Werk-privébalans prioriteit voor werknemer, niet voor werkgever

Werknemers in Nederland vinden hun werk-privébalans dé topprioriteit als het gaat om vitaliteit en gezondheid. Toch is het ondersteunen van medewerkers bij het managen van hun werk-privébalans voor slechts 28% van de werkgevers in Nederland een topprioriteit. Dat blijkt uit Aons Global Wellbeing Survey 2021 . 

Zeven op de tien (69%) vindt deze balans het meest belangrijk, gevolgd door de organisatiecultuur (51%) en mentale gezondheid (49%), blijkt uit het Global Wellbeing Survey 2021 van pensioenverzekeraar AON. Hierin werd door onderzoekbureau Ipsos onderzocht hoe werkgevers omgaan met het thema vitaliteit en welke impact een vitaliteitsprogramma heeft op de prestaties van medewerkers van de organisatie. In totaal werden 1.648 organisaties wereldwijd, waarvan 205 in Nederland, bevraagd op diverse thema’s rondom vitaliteit aan de hand van vijf pijlers: financieel, emotioneel, sociaal, fysiek en professioneel.

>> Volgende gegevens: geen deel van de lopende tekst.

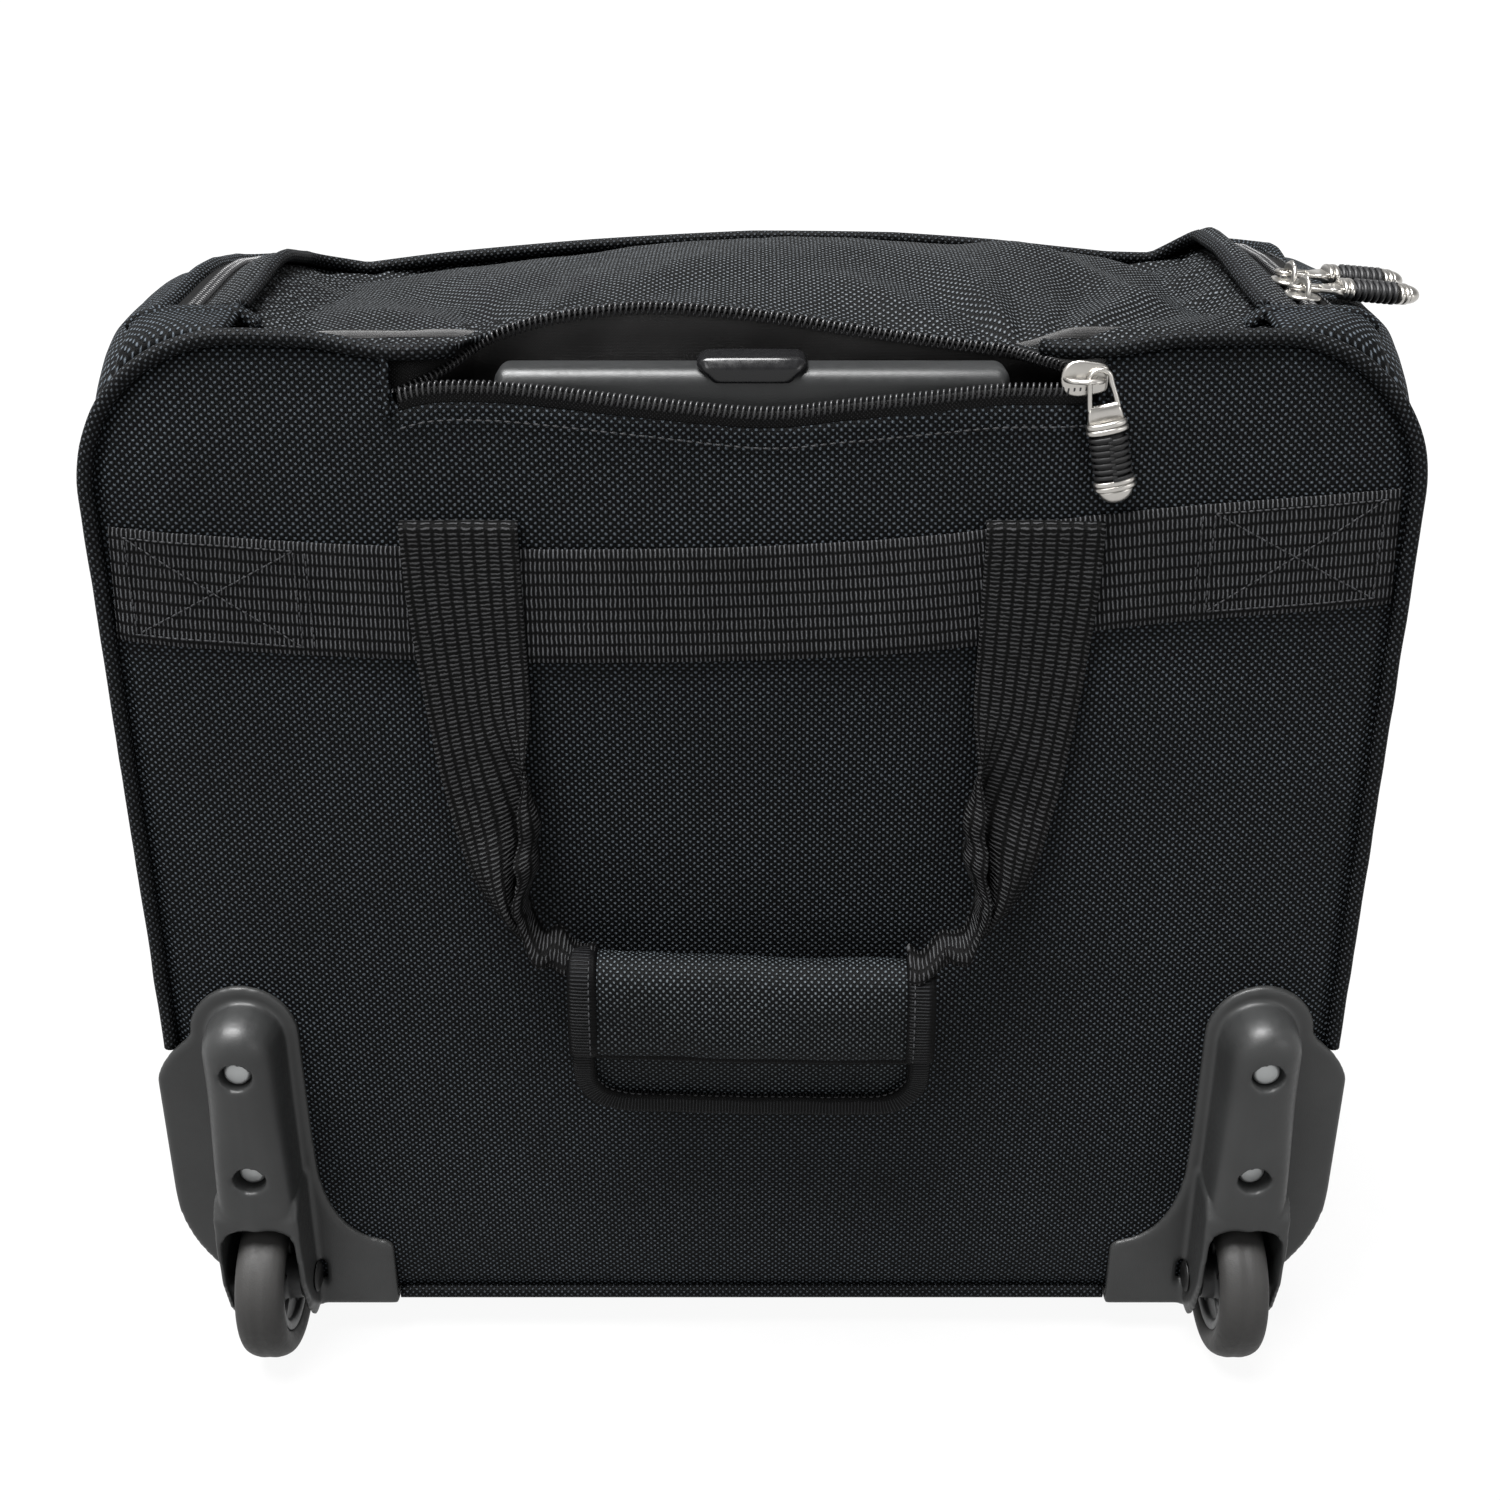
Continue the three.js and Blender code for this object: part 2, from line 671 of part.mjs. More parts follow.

Hoewel medewerkers dus het meeste belang hechten aan hun werk-privébalans, betekent dit niet dat werkgevers dit automatisch ook als topprioriteit zien in hun vitaliteitsbeleid. Slechts 28% van hen noemt het ondersteunen van medewerkers bij het managen van de werk-privébalans een topprioriteit. Daarmee neemt het een gedeelde zesde plaats in, achter meer zakelijke prioriteiten als veranderende marktomstandigheden, war for talent, voldoen aan klantbehoeften, nieuwe technologieën en digitalisering en het behalen van financiële doelen. Er lijkt dus een kloof te zitten tussen de prioriteiten voor medewerkers en werkgevers.

Dat er nog een kloof bestaat tussen de prioritering van werkgevers en medewerkers rondom de balans tussen werk en privé, wil niet zeggen dat werkgevers het belang ervan onderschatten. Gevraagd naar welke zakelijke thema’s kunnen verbeteren door vitaliteitsissues, werd het verbeteren van de werk-privébalans als tweede genoemd (54%), na het verhogen van de medewerkerstevredenheid (62%) en voor het verminderen van werkstress (47%). 

Vergeleken met buitenlandse organisaties, lopen Nederlandse werkgevers nog wat achter met het ontwikkelen van een businesscase voor vitaliteit. Zo wordt door één op de twee organisaties een programma ontwikkeld op basis van de behoeften en wensen van medewerkers, iets minder dan vergeleken met organisaties in de EMEA-regio (53%) en wereldwijd (57%). Ook op het vlak van het meten van het succes van vitaliteits- en gezondheidsinitiatieven valt nog het nodige te winnen. Hoewel de medewerkerstevredenheid vaak wel wordt gemeten (70%, vaker dan wereldwijd), wordt dit bij de meeste andere onderwerpen door minder dan de helft van de organisaties gedaan.